- [What you need to do]: Print again only this span: the line with "(-TRAIL, WHEEL_R), 8)", the line with "before = set(bpy.data.objects)", and all lines between them, exactly as given.

- [Stored data]:

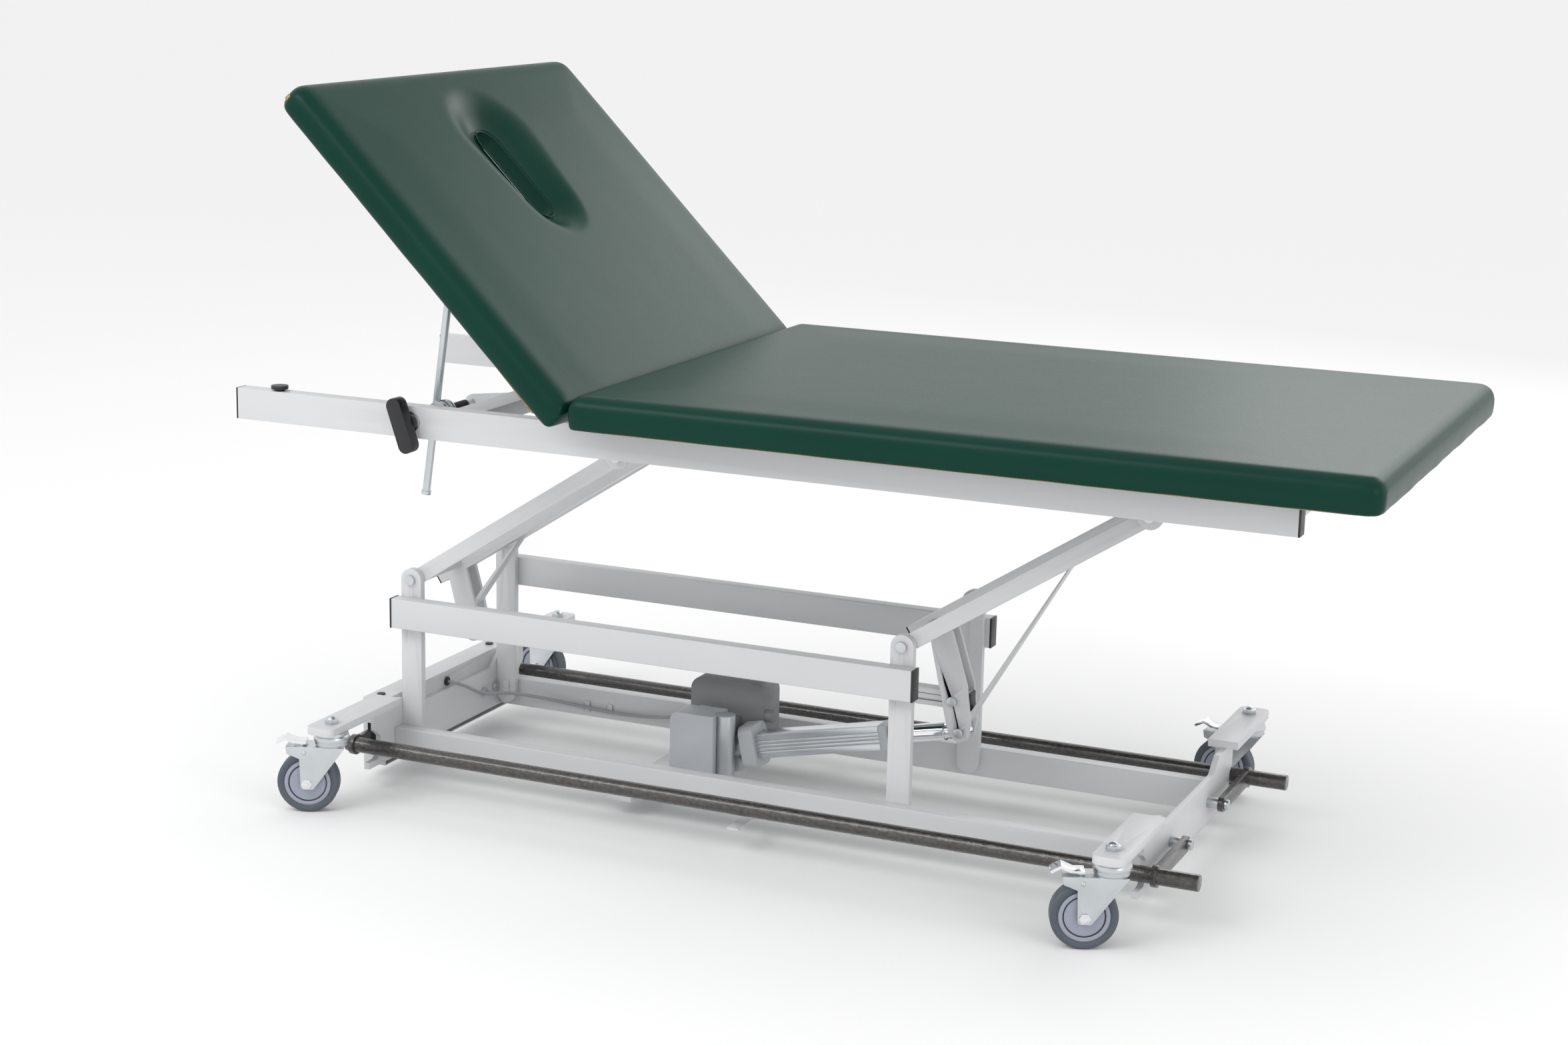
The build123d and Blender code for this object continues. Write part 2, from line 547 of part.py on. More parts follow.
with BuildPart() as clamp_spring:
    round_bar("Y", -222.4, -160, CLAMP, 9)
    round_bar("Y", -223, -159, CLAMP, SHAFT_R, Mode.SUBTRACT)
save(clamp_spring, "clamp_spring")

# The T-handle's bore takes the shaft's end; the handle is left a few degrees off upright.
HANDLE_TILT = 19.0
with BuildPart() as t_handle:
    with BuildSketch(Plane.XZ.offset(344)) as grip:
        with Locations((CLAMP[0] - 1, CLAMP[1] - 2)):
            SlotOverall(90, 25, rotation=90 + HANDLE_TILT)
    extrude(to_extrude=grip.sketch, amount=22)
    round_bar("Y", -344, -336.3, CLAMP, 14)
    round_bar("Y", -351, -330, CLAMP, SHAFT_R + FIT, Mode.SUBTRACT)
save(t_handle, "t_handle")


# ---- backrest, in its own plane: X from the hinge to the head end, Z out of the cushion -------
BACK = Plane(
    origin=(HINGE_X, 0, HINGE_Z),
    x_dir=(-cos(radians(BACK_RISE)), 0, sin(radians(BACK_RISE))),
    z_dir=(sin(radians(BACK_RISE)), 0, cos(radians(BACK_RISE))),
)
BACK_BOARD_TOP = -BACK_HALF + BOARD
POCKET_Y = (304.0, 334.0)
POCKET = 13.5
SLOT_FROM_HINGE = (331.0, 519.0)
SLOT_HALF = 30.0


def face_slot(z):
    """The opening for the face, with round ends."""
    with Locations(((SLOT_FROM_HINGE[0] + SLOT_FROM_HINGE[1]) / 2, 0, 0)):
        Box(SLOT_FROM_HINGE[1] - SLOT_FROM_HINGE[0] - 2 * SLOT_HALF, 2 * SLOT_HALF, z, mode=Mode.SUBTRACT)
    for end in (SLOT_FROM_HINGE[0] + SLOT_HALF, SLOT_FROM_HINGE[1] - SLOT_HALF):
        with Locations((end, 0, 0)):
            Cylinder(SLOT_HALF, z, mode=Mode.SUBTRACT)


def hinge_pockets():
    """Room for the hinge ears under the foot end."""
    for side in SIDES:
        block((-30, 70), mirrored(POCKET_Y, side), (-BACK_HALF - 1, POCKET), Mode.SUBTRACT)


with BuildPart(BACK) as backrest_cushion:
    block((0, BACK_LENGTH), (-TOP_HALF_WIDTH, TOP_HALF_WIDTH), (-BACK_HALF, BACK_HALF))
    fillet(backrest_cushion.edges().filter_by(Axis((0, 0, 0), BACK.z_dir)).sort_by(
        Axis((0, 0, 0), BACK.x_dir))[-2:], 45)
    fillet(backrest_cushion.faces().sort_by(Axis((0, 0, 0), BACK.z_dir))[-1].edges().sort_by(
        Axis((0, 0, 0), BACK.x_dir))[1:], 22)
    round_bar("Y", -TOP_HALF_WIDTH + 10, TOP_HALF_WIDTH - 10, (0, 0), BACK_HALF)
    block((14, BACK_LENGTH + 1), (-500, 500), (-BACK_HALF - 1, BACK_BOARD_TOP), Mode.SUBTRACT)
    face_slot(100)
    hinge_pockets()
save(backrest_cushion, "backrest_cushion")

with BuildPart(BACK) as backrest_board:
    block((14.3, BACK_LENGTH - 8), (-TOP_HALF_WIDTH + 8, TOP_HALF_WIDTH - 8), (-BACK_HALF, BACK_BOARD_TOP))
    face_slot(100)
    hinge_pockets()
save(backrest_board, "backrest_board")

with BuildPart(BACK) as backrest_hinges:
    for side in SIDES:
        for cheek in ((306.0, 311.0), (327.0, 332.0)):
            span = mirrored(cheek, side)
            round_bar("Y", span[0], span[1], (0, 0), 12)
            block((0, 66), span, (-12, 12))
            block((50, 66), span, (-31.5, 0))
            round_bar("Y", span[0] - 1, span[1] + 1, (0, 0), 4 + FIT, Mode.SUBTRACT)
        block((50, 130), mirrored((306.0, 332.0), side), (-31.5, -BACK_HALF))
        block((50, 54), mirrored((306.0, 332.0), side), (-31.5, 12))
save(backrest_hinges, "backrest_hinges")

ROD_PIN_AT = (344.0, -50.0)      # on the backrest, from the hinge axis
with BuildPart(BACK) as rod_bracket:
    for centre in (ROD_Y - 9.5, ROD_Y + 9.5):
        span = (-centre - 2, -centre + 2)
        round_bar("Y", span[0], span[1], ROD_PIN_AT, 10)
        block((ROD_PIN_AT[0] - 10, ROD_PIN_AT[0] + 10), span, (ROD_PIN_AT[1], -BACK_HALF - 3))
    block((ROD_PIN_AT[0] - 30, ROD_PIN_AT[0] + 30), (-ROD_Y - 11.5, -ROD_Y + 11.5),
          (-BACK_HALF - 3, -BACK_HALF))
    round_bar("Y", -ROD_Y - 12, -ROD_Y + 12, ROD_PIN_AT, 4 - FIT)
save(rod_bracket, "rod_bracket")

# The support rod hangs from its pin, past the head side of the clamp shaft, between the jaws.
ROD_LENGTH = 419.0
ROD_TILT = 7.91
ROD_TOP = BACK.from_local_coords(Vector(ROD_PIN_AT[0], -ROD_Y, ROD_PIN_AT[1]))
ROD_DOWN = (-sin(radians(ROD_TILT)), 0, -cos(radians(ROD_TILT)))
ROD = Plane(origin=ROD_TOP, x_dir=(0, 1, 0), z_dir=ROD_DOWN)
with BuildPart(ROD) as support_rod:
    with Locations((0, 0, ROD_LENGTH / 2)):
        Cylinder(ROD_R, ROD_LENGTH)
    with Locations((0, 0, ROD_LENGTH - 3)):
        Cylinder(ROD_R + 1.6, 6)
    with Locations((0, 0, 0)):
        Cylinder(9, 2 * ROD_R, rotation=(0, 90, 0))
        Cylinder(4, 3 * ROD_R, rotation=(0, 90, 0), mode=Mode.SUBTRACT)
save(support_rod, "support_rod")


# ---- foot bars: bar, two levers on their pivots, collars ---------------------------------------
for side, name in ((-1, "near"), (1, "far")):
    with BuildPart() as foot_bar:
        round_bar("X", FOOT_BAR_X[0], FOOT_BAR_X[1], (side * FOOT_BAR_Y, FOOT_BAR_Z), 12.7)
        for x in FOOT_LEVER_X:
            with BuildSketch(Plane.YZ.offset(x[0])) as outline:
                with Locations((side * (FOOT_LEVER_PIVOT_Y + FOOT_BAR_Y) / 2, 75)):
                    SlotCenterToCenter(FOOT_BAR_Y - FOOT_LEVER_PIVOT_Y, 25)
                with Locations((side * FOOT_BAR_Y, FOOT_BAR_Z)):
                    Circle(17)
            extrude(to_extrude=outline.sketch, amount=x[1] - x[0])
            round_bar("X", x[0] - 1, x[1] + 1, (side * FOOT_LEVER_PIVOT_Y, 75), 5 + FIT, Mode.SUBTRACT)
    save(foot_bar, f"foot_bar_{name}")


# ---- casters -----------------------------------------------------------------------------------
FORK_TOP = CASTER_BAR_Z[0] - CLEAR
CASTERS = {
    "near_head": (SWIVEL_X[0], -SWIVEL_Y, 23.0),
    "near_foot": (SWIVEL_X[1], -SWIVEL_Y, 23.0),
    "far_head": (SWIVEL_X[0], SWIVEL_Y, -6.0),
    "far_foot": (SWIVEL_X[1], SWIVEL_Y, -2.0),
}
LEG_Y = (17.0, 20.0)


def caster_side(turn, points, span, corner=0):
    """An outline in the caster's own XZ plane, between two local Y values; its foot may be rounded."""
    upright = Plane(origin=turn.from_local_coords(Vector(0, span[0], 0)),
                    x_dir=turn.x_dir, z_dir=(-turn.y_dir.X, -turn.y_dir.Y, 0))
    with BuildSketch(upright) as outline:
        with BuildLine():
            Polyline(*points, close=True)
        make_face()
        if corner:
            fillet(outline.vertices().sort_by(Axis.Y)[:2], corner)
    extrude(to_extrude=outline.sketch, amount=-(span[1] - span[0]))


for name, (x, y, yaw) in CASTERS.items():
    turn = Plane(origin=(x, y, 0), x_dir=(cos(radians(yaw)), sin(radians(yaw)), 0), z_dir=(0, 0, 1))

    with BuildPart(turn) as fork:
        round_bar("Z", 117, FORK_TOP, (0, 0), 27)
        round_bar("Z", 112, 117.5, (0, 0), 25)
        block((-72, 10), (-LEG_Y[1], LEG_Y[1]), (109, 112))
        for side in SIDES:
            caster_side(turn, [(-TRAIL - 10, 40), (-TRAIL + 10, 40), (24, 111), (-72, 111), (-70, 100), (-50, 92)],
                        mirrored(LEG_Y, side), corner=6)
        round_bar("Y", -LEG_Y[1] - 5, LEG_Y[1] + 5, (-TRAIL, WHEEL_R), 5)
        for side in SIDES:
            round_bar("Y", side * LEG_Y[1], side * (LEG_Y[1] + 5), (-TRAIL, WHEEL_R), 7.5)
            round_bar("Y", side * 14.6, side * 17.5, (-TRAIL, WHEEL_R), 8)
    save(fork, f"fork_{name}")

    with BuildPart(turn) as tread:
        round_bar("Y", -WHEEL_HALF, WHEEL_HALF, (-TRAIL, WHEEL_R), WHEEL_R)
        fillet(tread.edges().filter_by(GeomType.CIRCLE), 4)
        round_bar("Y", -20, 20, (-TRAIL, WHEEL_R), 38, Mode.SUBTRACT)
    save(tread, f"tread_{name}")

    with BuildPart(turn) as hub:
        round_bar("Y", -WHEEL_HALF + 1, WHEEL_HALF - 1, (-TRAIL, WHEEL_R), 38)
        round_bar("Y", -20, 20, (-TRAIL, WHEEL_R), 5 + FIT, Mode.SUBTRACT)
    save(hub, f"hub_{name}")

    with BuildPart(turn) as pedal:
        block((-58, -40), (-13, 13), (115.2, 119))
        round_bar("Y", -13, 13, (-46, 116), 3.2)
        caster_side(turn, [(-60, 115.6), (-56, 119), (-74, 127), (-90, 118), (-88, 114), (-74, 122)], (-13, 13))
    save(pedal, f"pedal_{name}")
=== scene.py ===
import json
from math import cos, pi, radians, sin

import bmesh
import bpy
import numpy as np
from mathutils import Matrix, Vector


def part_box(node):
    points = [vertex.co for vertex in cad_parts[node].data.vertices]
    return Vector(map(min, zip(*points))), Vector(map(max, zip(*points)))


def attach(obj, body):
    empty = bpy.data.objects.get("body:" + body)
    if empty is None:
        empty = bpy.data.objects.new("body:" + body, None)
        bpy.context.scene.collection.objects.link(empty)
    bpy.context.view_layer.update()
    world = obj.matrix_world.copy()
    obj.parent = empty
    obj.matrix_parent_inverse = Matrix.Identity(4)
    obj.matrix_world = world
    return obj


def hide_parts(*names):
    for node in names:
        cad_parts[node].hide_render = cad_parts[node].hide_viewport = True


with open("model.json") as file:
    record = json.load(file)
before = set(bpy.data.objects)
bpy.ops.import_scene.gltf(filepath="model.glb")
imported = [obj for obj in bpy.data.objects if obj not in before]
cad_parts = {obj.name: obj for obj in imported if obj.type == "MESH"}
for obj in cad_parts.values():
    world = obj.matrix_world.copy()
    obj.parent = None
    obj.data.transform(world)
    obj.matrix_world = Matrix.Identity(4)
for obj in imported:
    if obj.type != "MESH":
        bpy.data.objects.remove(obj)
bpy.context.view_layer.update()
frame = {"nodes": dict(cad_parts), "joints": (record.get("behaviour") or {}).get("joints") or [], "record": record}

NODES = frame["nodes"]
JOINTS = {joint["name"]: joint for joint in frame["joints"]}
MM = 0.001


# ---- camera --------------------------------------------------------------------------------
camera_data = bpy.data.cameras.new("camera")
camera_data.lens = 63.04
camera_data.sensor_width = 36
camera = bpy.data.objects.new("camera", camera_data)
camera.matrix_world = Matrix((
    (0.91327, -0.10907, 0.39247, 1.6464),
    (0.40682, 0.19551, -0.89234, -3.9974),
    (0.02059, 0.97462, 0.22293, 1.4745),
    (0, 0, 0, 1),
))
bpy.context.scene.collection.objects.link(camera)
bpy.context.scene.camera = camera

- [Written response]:
            round_bar("Y", side * 14.6, side * 17.5, (-TRAIL, WHEEL_R), 8)
    save(fork, f"fork_{name}")

    with BuildPart(turn) as tread:
        round_bar("Y", -WHEEL_HALF, WHEEL_HALF, (-TRAIL, WHEEL_R), WHEEL_R)
        fillet(tread.edges().filter_by(GeomType.CIRCLE), 4)
        round_bar("Y", -20, 20, (-TRAIL, WHEEL_R), 38, Mode.SUBTRACT)
    save(tread, f"tread_{name}")

    with BuildPart(turn) as hub:
        round_bar("Y", -WHEEL_HALF + 1, WHEEL_HALF - 1, (-TRAIL, WHEEL_R), 38)
        round_bar("Y", -20, 20, (-TRAIL, WHEEL_R), 5 + FIT, Mode.SUBTRACT)
    save(hub, f"hub_{name}")

    with BuildPart(turn) as pedal:
        block((-58, -40), (-13, 13), (115.2, 119))
        round_bar("Y", -13, 13, (-46, 116), 3.2)
        caster_side(turn, [(-60, 115.6), (-56, 119), (-74, 127), (-90, 118), (-88, 114), (-74, 122)], (-13, 13))
    save(pedal, f"pedal_{name}")
=== scene.py ===
import json
from math import cos, pi, radians, sin

import bmesh
import bpy
import numpy as np
from mathutils import Matrix, Vector


def part_box(node):
    points = [vertex.co for vertex in cad_parts[node].data.vertices]
    return Vector(map(min, zip(*points))), Vector(map(max, zip(*points)))


def attach(obj, body):
    empty = bpy.data.objects.get("body:" + body)
    if empty is None:
        empty = bpy.data.objects.new("body:" + body, None)
        bpy.context.scene.collection.objects.link(empty)
    bpy.context.view_layer.update()
    world = obj.matrix_world.copy()
    obj.parent = empty
    obj.matrix_parent_inverse = Matrix.Identity(4)
    obj.matrix_world = world
    return obj


def hide_parts(*names):
    for node in names:
        cad_parts[node].hide_render = cad_parts[node].hide_viewport = True


with open("model.json") as file:
    record = json.load(file)
before = set(bpy.data.objects)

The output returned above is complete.